• **Task description**
Your task is to quote the listing below exactly, beginning with its first line and ending on the line bearing "back_screw_floor_web = 0.6".

• **Source excerpt**
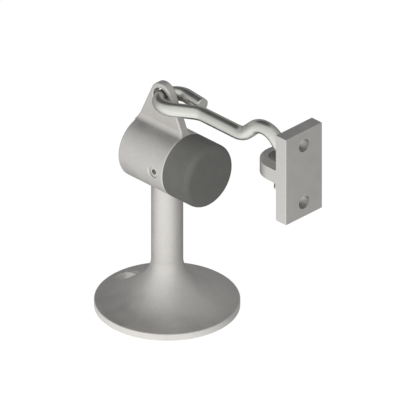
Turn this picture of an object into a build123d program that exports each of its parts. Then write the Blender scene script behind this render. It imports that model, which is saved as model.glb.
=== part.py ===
from build123d import *
import os
from math import asin, atan2, cos, degrees, hypot, pi, radians, sin, sqrt, tan

# Floor door stop with a swinging hook, and the strike plate that it drops into. Millimetres and degrees.
# The foot stands on the floor at Z = 0 on the Z axis, the bumper faces -Y, and X = 0 is the middle plane.

# Foot and post
foot_diameter = 63.5
foot_rim_height = 3.15
foot_rim_slope = 7.0
foot_edge_round = 0.5
flare_top = 23.5
flare_post_hold = 7.6
flare_rim_hold = 16.0
post_diameter = 14.0

# Underside of the foot: the central anchor thread, and one countersunk screw hole at the back
anchor_thread_diameter = 8.0
anchor_thread_depth = 22.0
back_screw_from_rim = 7.15
back_screw_hole_diameter = 5.5
back_screw_sink_width = 2.45
back_screw_floor_web = 0.6

# Barrel that holds the bumper
bore_diameter = 21.0
barrel_wall = 4.2
barrel_axis_height = 74.3
barrel_length = 27.5
barrel_front_from_post = 11.75
barrel_end_wall = 6.5
barrel_back_round = 1.1
barrel_rim_round = 0.8

# Lug on the barrel, with the eye for the hook
lug_thickness = 4.2
lug_foot_round = 3.2
lug_edge_round = 0.8
eye_play = 2.85
eye_wall = 1.5
eye_rise = 14.4
nose_above_eye = 0.9
eye_edge_round = 0.5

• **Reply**
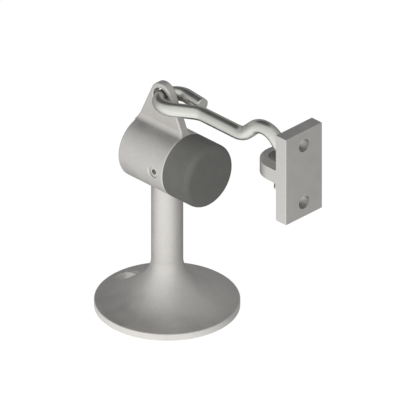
Turn this picture of an object into a build123d program that exports each of its parts. Then write the Blender scene script behind this render. It imports that model, which is saved as model.glb.
=== part.py ===
from build123d import *
import os
from math import asin, atan2, cos, degrees, hypot, pi, radians, sin, sqrt, tan

# Floor door stop with a swinging hook, and the strike plate that it drops into. Millimetres and degrees.
# The foot stands on the floor at Z = 0 on the Z axis, the bumper faces -Y, and X = 0 is the middle plane.

# Foot and post
foot_diameter = 63.5
foot_rim_height = 3.15
foot_rim_slope = 7.0
foot_edge_round = 0.5
flare_top = 23.5
flare_post_hold = 7.6
flare_rim_hold = 16.0
post_diameter = 14.0

# Underside of the foot: the central anchor thread, and one countersunk screw hole at the back
anchor_thread_diameter = 8.0
anchor_thread_depth = 22.0
back_screw_from_rim = 7.15
back_screw_hole_diameter = 5.5
back_screw_sink_width = 2.45
back_screw_floor_web = 0.6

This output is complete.